Psalm 3 reminds me of Psalm 23 at times. For example, in both songs, David speaks of his enemies and how God will deliver him. In the case of Psalm 3, David’s enemies tried to discourage him and told him God would not help (v. 2). Yet, he knew the truth and knew when he cried to God, God heard him (v. 3-4), sustained him (v. 5), and defended him (v. 7). Why was David so confident? It was because he knew the source of his salvation (v. 8. Dear Christian, if you are discouraged, hurt, and insulted, please read Psalm 3 and be reminded who sustains, defends, and has saved you (Rom. 15:4)!
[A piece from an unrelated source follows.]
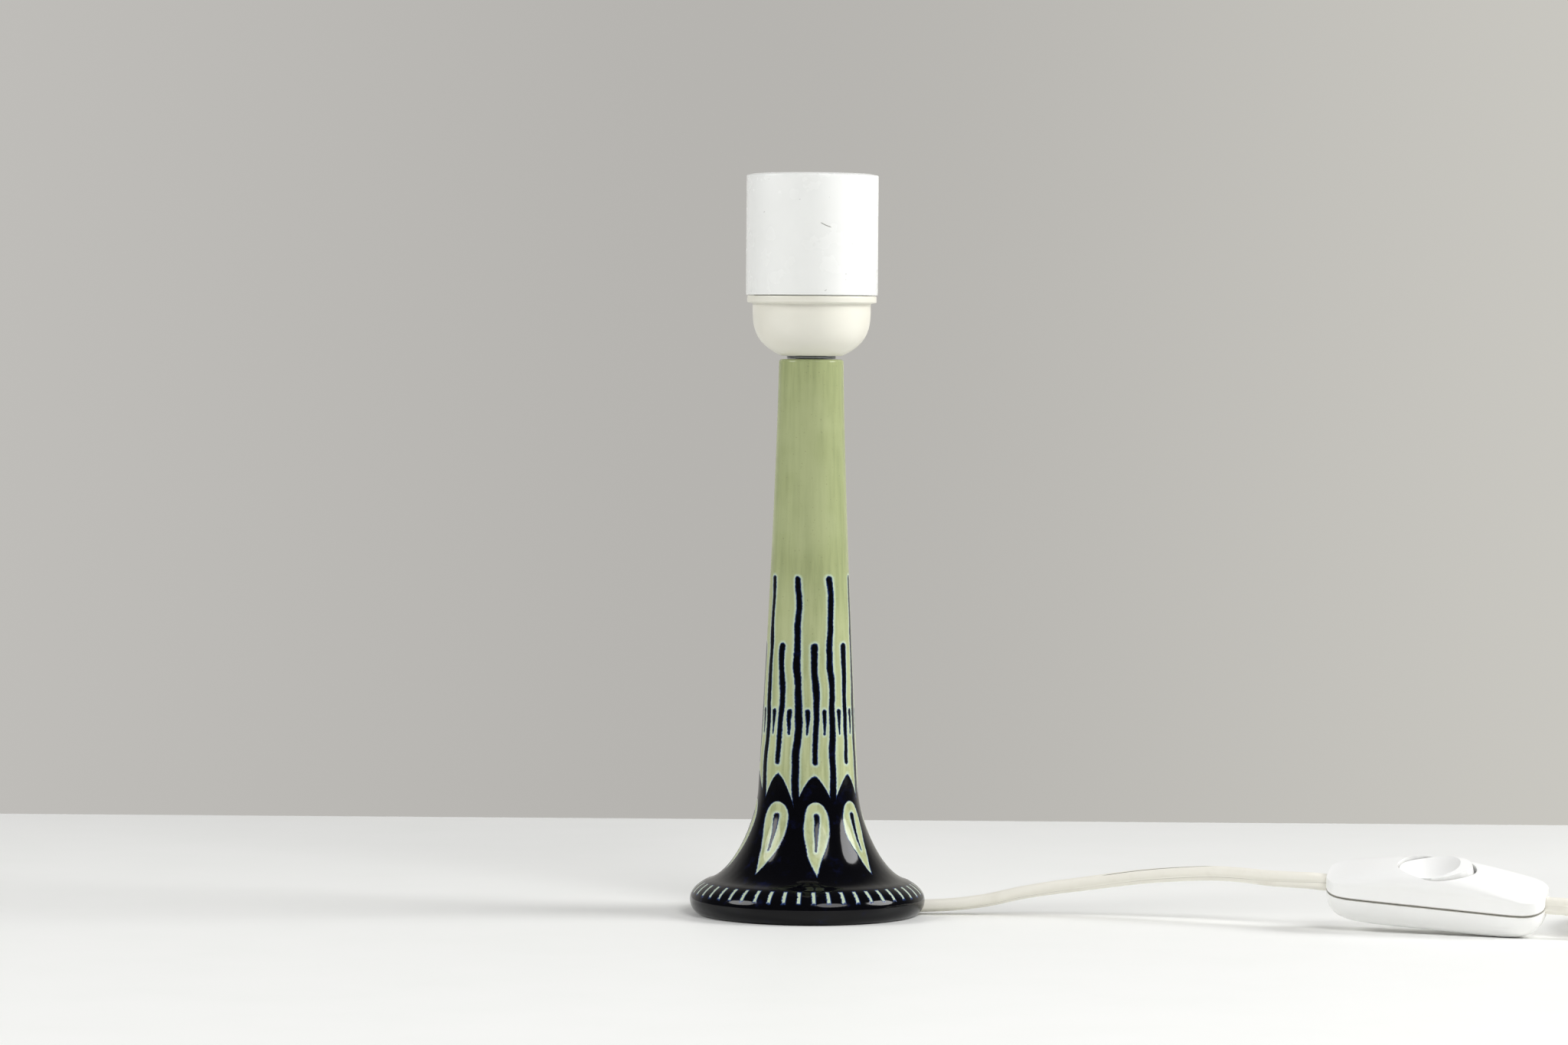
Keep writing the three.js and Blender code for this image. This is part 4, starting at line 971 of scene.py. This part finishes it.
def screw_shell(steps=96, rows=90):
    """One sheet whose wall follows the rolled thread, with a flange above and a lip below."""
    top = dome_bottom + holder_height - mouth_depth + seat_gap
    thread_low = top - thread_flange - thread_length
    bottom = insert_top + seat_gap
    middle = (thread_major + thread_minor) / 4
    depth = (thread_major - thread_minor) / 4

    def wall(height, angle):
        share = (height - thread_low) / thread_length
        fade = min(1, share / thread_fade_share, (1 - share) / thread_fade_share)
        return middle + depth * fade * math.sin(height / thread_pitch * FULL_TURN - angle)

    def ring(radius_at, height):
        angles = [FULL_TURN * i / steps for i in range(steps)]
        return [Vector((radius_at(a) * math.cos(a), radius_at(a) * math.sin(a), height)) for a in angles]

    def level(radius, height):
        return ring(lambda angle: radius, height)

    heights = [thread_low + thread_length * r / rows for r in range(rows + 1)]
    lip = thread_minor / 2 - thread_sheet
    flange = mouth_radius - seat_gap
    rings = [level(lip, bottom), level(middle + thread_sheet, bottom)]
    rings += [ring(lambda a, h=h: wall(h, a) + thread_sheet, h) for h in heights]
    rings += [level(middle + thread_sheet, top), level(flange, top)]
    rings += [level(flange, top + thread_sheet), level(middle, top + thread_sheet)]
    rings += [ring(lambda a, h=h: wall(h, a), h) for h in reversed(heights)]
    rings += [level(middle, bottom + thread_sheet), level(lip, bottom + thread_sheet)]
    return settle(skin("lamp_thread", rings, closed=True), nickel, nodes=["screw_shell"])


ceramic_pot()
holder_dome()
holder_shell()
screw_shell()


# Plug

def oval(x, width, thickness, power, steps=72):
    """A ring round the X axis: an oval where power is 2, squarer where it is more."""
    points = []
    for i in range(steps):
        angle = FULL_TURN * i / steps
        across, rise = (math.copysign(abs(v) ** (2 / power), v) for v in (math.cos(angle), math.sin(angle)))
        points.append(Vector((x, width / 2 * across, thickness / 2 * rise)))
    return points


in_plug = Matrix.Translation(plug_start) @ Matrix.Rotation(math.pi / 2, 4, "Z")
plug_back = relief_length + turned_gap
plug_face = plug_back + plug_length
pin_depth = plug_length / 6


def seat_plug(obj, finish, node):
    return settle(obj, finish, matrix=millimetres @ in_plug, nodes=[node])


def plug_body(steps=60):
    """Its outline in rows: shares of the length, the width and the thickness, and the squareness."""
    outline_shares = [
        (0, plug_neck / plug_width, 0.72, 2),
        (0.08, 0.42, 0.8, 2.2),
        (0.25, plug_grip / plug_width, 0.94, 2.6),
        (0.5, plug_grip / plug_width, 0.98, 3),
        (0.68, 0.84, 1, 3),
        (0.84, 0.97, 1, 3),
        (0.97, 1, 1, 3),
        (1, 0.97, 0.94, 3),
    ]
    columns = [[(row[0], row[k]) for row in outline_shares] for k in (1, 2, 3)]
    rings = []
    for i in range(steps + 1):
        share = i / steps
        wide, thick, power = (blend_between(column, share) for column in columns)
        x = plug_back + share * plug_length
        rings.append(oval(x, wide * plug_width, thick * plug_thickness, power))
    body = skin("plug_moulding", rings)
    for side in (-1, 1):
        y = side * pin_spacing / 2
        start, end = (plug_face - pin_depth, y, 0), (plug_face + overrun, y, 0)
        cut(body, bar("hole", start, end, pin_radius + seat_gap, 32))
    soften(body, plug_rounding, 50, 2)
    return seat_plug(body, white_plastic, "plug_body")


def plug_relief():
    """A tapered sleeve with grooves, each by rows: share of its length and share of its depth."""
    groove_shares = ((0, 1), (0.1, 1), (0.18, 0.3), (0.26, 0), (0.7, 0), (0.78, 0.3), (0.86, 1))
    thin, thick = relief_radii
    rings = []
    for i in range(relief_grooves):
        for share, drop in groove_shares:
            along = (i + share) / relief_grooves
            size = 2 * (thin + (thick - thin) * along - drop * groove_depth)
            rings.append(oval(along * relief_length, size, size, 2, 48))
    rings.append(oval(relief_length, 2 * thick, 2 * thick, 2, 48))
    return seat_plug(skin("plug_strain_relief", rings), white_plastic, "plug_relief")


def plug_pin(number, side):
    """A round pin with a thinner sleeved half and a rounded tip."""
    sleeve = plug_face + pin_length / 2
    end = plug_face + pin_length
    thin = pin_radius - seat_gap
    stops = [(plug_face - pin_depth + turned_gap, thin), (sleeve, thin), (sleeve + seat_gap, pin_radius)]
    stops += [(end - back * pin_radius, radius * pin_radius) for back, radius in pin_tip_shares]
    rings = [oval(x, 2 * radius, 2 * radius, 2, 40) for x, radius in stops]
    pin = skin(f"plug_pin_{number}_turned", rings)
    pin.data.transform(Matrix.Translation((0, side * pin_spacing / 2, 0)))
    return seat_plug(pin, nickel, f"plug_pin_{number}")


plug_pieces = [plug_body(), plug_relief(), plug_pin(1, -1), plug_pin(2, 1)]


# In-line switch, in a frame of its own: x along the cord, z = 0 at the seam

half_length = switch_length / 2
half_width = switch_width / 2
cover_top = switch_side + switch_crown
switch_steps = 72
axle_reach = (well_width + well_wall) / 2


def stations():
    """Shares of the half length, closer together towards both ends."""
    return [math.sin(math.pi / 2 * (2 * i / switch_steps - 1)) for i in range(switch_steps + 1)]


def plan_share(share):
    """How much of its full width the switch has at a share of the half length."""
    return (1 - (switch_end_share * share) ** plan_power) ** 0.5


def arch(power, steps=48):
    """Half of a rounded box outline: shares of the half width and of the height."""
    points = []
    for i in range(steps + 1):
        angle = math.pi * i / steps
        across = math.copysign(abs(math.cos(angle)) ** (2 / power), math.cos(angle))
        points.append((across, abs(math.sin(angle)) ** (2 / power)))
    return points


def switch_upper(name, inset, low, raised=0):
    """Side walls that lean in to a crease, and a broad crown that falls towards the ends."""
    side = switch_side - inset / 2 + raised
    crown = switch_crown - inset / 2
    rings = []
    for share in stations():
        x = share * (half_length - inset)
        wide = (half_width - inset) * plan_share(share)
        crease = (half_width - inset - switch_draft) * plan_share(share)
        top = crown * (1 - (switch_end_share * share) ** 2) ** crown_fall
        ring = [Vector((x, crease * across, side + top * rise)) for across, rise in arch(crown_power)]
        rings.append([Vector((x, wide, low)), *ring, Vector((x, -wide, low))])
    return skin(name, rings)


def switch_lower(name, inset, high):
    """A bowl with full sides that is rounded at its ends."""
    rings = []
    for share in stations():
        x = share * (half_length - inset)
        wide = (half_width - inset) * plan_share(share)
        fall = (1 - abs(switch_end_share * share) ** bowl_end_power) ** bowl_end_fall
        depth = (switch_depth - inset) * fall + high
        rings.append([Vector((x, -wide * across, high - depth * drop)) for across, drop in arch(bowl_power)])
    return skin(name, rings)


def oval_ring(length, width, height, steps=160):
    """A level oval of two half axes."""
    angles = [FULL_TURN * i / steps for i in range(steps)]
    return [Vector((length * math.cos(a), width * math.sin(a), height)) for a in angles]


def oval_bar(name, grow, low, high):
    """An upright bar with the oval of the well, wider all round by grow."""
    length, width = well_length / 2 + grow, well_width / 2 + grow
    return skin(name, [oval_ring(length, width, height) for height in (low, high)])


def axle_bar(reach, radius):
    """The cross pin of the rocker, or the hole for it."""
    return bar("axle", (0, -reach, rocker_axle_height), (0, reach, rocker_axle_height), radius, 40)


def entry_hole(side, steps=16):
    """The slot through both shells for the cord, which stands on edge."""
    round_radius = cord_thickness / 2 + turned_gap
    offset = cord_width / 2 + turned_gap - round_radius
    rings = []
    for x in (side * (half_length - 2 * switch_wall - overrun), side * (half_length + overrun)):
        ring = []
        for end in (1, -1):
            for i in range(steps + 1):
                angle = math.pi * i / steps
                height = switch_cord_height + end * (offset + round_radius * math.sin(angle))
                ring.append(Vector((x, end * round_radius * math.cos(angle), height)))
        rings.append(ring)
    return skin("entry", rings)


def seat_switch(obj, body, node):
    matrix = millimetres @ in_switch
    return settle(obj, switch_plastic, body=body, matrix=matrix, nodes=[node])


def switch_cover():
    """The upper shell, with the well's wall, two screw bosses and the holes for the cord and the pin."""
    cover = switch_upper("switch_top_shell", 0, switch_seam)
    cut(cover, switch_upper("inner", switch_wall, -overrun))
    skirt = oval_bar("skirt", well_wall, skirt_low, cover_top + overrun)
    cut(skirt, switch_upper("outer", 0, switch_seam), "INTERSECT")
    cut(cover, skirt, "UNION")
    for x, y in screw_places:
        top = switch_side + boss_rise
        boss = bar("boss", (x, y, switch_seam), (x, y, top), boss_share * screw_radius, 32)
        cut(cover, boss, "UNION")
        cut(cover, bar("hole", (x, y, -overrun), (x, y, switch_side + overrun), screw_radius + seat_gap, 24))
    for side in (-1, 1):
        cut(cover, entry_hole(side))
    cut(cover, oval_bar("well", 0, skirt_low - overrun, cover_top + overrun))
    cut(cover, axle_bar(axle_reach + seat_gap, rocker_axle + turned_gap))
    soften(cover, switch_rounding, 38)
    return seat_switch(cover, "root", "switch_cover")


def switch_base():
    """The lower shell, with two pillars that its screws sink into from below."""
    base = switch_lower("switch_bottom_shell", 0, -switch_seam)
    cut(base, switch_lower("inner", switch_wall, overrun))
    low = -switch_depth - overrun
    for x, y in screw_places:
        pillar = bar("pillar", (x, y, -switch_depth), (x, y, -switch_seam), pillar_share * screw_head, 32)
        cut(base, cut(pillar, switch_lower("outer", 0, -switch_seam), "INTERSECT"), "UNION")
        cut(base, bar("shank", (x, y, low), (x, y, overrun), screw_radius + seat_gap, 24))
        cut(base, bar("head", (x, y, low), (x, y, -screw_sink * switch_depth), screw_head + seat_gap, 40))
    for side in (-1, 1):
        cut(base, entry_hole(side))
    soften(base, switch_rounding, 38)
    return seat_switch(base, "root", "switch_base")


def switch_rocker():
    """An oval bar that narrows away from its axle, crowned and dished on top, with a peg below."""
    length, width = well_length / 2 - rocker_gap, well_width / 2 - rocker_gap
    rings = []
    for height in (rocker_low, rocker_axle_height, cover_top + 2 * rocker_proud):
        narrower = rocker_draft * abs(height - rocker_axle_height)
        rings.append(oval_ring(length - narrower, width, height))
    rocker = skin("switch_rocker_oval", rings)
    cut(rocker, switch_upper("raised", 0, switch_seam, rocker_proud), "INTERSECT")
    deselect()
    bpy.ops.mesh.primitive_uv_sphere_add(segments=160, ring_count=120, radius=1)
    dish = bpy.context.object
    dish.data.transform(Matrix.Translation(dish_place) @ Matrix.Diagonal((*dish_radii, 1)))
    cut(rocker, dish)
    cut(rocker, axle_bar(axle_reach, rocker_axle), "UNION")
    peg = bar("peg", (0, 0, peg_low), (0, 0, rocker_low + overrun), rocker_axle * peg_share, 24)
    cut(rocker, peg, "UNION")
    soften(rocker, rocker_rounding, 30)
    lift = Matrix.Translation((0, 0, rocker_axle_height))
    turn = Matrix.Rotation(math.radians(rocker_rest), 4, "Y")
    rocker.data.transform(lift @ turn @ lift.inverted())
    return seat_switch(rocker, "rocker", "switch_rocker")


switch_shells = [switch_cover(), switch_base(), switch_rocker()]


# Cord inside the pot and the tube

def inner_cord(steps=6):
    """From the notch it runs just above the table, bends up and goes through the tube to the terminals."""
    bend = inner_cord_bend
    rise = cord_floor + bend
    climb = inner_cord_top - rise
    points = [(cord_start - turned_gap, 0, cord_floor), (cord_start - cord_width, 0, cord_floor)]
    for i in range(steps + 1):
        angle = math.pi / 2 * i / steps
        points.append((bend * (1 - math.sin(angle)), 0, cord_floor + bend * (1 - math.cos(angle))))
    points += [(0, 0, rise + climb * i / steps) for i in range(1, steps + 1)]
    rolls = [(0, -24), (0.12, 0), (1, 0)]
    line = spline(points, inner_cord_spacing)
    rings = cord_rings(line, lambda share: math.radians(blend_between(rolls, share)), Vector((0, 1, 0)))
    return settle(skin("inner_lead", rings), sheath, nodes=["inner_cord"])


inner_cord()


# Frame nodes that keep their own shape

def dress_nodes():
    """Each node that still shows gets its slot's finish and softly broken edges."""
    for part in frame["record"]["subparts"]:
        obj = frame["nodes"][part["node"]]
        if obj.hide_render:
            continue
        obj.data.materials.clear()
        obj.data.materials.append(slots[part["material_slot"]])
        weld = obj.modifiers.new("weld", "WELD")
        weld.merge_threshold = node_weld * MM
        edge = obj.modifiers.new("edge", "BEVEL")
        edge.width = node_rounding * MM
        edge.segments = 2
        edge.limit_method = "ANGLE"
        edge.angle_limit = math.radians(40)


dress_nodes()

shown = {name: obj for name, obj in frame["nodes"].items() if not obj.hide_render}
inside_switch = ("switch_", "contact_bridge", "cord_clamp")
switch_pieces = [obj for name, obj in shown.items() if name.startswith(inside_switch)]
tuple(first_line[0] * MM)
round(length_of(first_line) * MM, 3)
in_metres(first_line)
switch_shells + switch_pieces
tuple(second_line[0] * MM)
round(length_of(second_line) * MM, 3)
in_metres(second_line)


# Table, light and background

def studio():
    """A grey wall behind the lamp, a dim room behind the camera, a pale table and three soft lamps."""
    world = bpy.data.worlds.new("studio")
    world.use_nodes = True
    air = Nodes(world.node_tree, "Background", "Generated")
    x, y = air.axes()[:2]
    wall = air.mix(air.step(x, -0.24, 0.06), (194, 192, 188), (179, 177, 173))
    wall = air.mix(air.step(x, -0.04, 0.22), wall, (206, 204, 197))
    air.set("Color", air.mix(air.step(y, 0.4, 0.9), (92, 92, 95), wall))
    air.set("Strength", 1)
    bpy.context.scene.world = world
    bpy.context.scene.view_settings.view_transform = "Standard"
    deselect()
    bpy.ops.mesh.primitive_plane_add(size=1)
    floor = bpy.context.object
    floor.name = "table_top"
    floor.data.transform(Matrix.Translation(table_place) @ Matrix.Diagonal((*table_size, 1)))
    finish = Finish("table_paint", (250, 250, 248), 0.5)
    finish.set("Base Color", finish.mix(finish.noise(30, 3), (251, 251, 249), (246, 247, 244)))
    floor.data.materials.append(finish.material)
    for direction, power in lamp_aims:
        light(Vector(direction).normalized() * lamp_distance, power)


def light(place, power):
    """A round soft lamp that shines at the origin."""
    bpy.ops.object.light_add(type="AREA")
    lamp = bpy.context.object
    lamp.data.shape = "DISK"
    lamp.data.size = lamp_size
    lamp.data.energy = power
    turn = (-place).to_track_quat("-Z", "Y").to_matrix().to_4x4()
    lamp.matrix_world = Matrix.Translation(place) @ turn


studio()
“Salvation (deliverance, TIB) belongs to the Lord” is what we learn in Psalm 3:8. David maintained his focus in a time of hardship, confusion, and hurt that arose from his own family. This statement is repeated when Jonah was swallowed by the great fish (Jonah 2). I find it interesting and not at all coincidental that when Jonah was suffering, he, like David, knew where to turn (Jonah 2:9)! Yes, salvation is of the Lord! It belongs to Him! If I am going to have any kind of deliverance, I need to turn to the Lord, not away from Him!

- Jarrod M. Jacobs

P.S. In this psalm, we are introduced to the word “selah.” This word is seen throughout the Psalms. It is an archaic word, so old that folks have argued about its meaning for centuries. Perhaps it is a rest (just as we have “rests” in our music), crescendo, or similar musical direction. If you like, as you come to the word “selah” in your reading, rest! If this is the instruction, do not ignore it! Pause and reflect on what you read. Take it in and then proceed to the next section.

Other scholars suggest that “selah” is to be sung in the psalm. They say its meaning is similar to “amen,” or “hallelujah,” as a word of praise or exhortation. If this is the case, when you read “selah,” pause, reflect, say “Amen!” or “Praise to Jehovah!” and then continue reading with a refreshed and focused mind. See how it changes how you read this inspired poetry.

Whatever this term means, please pay attention to it as you read the psalms and note where it is written. I think the word placement (context) reveals much about this word.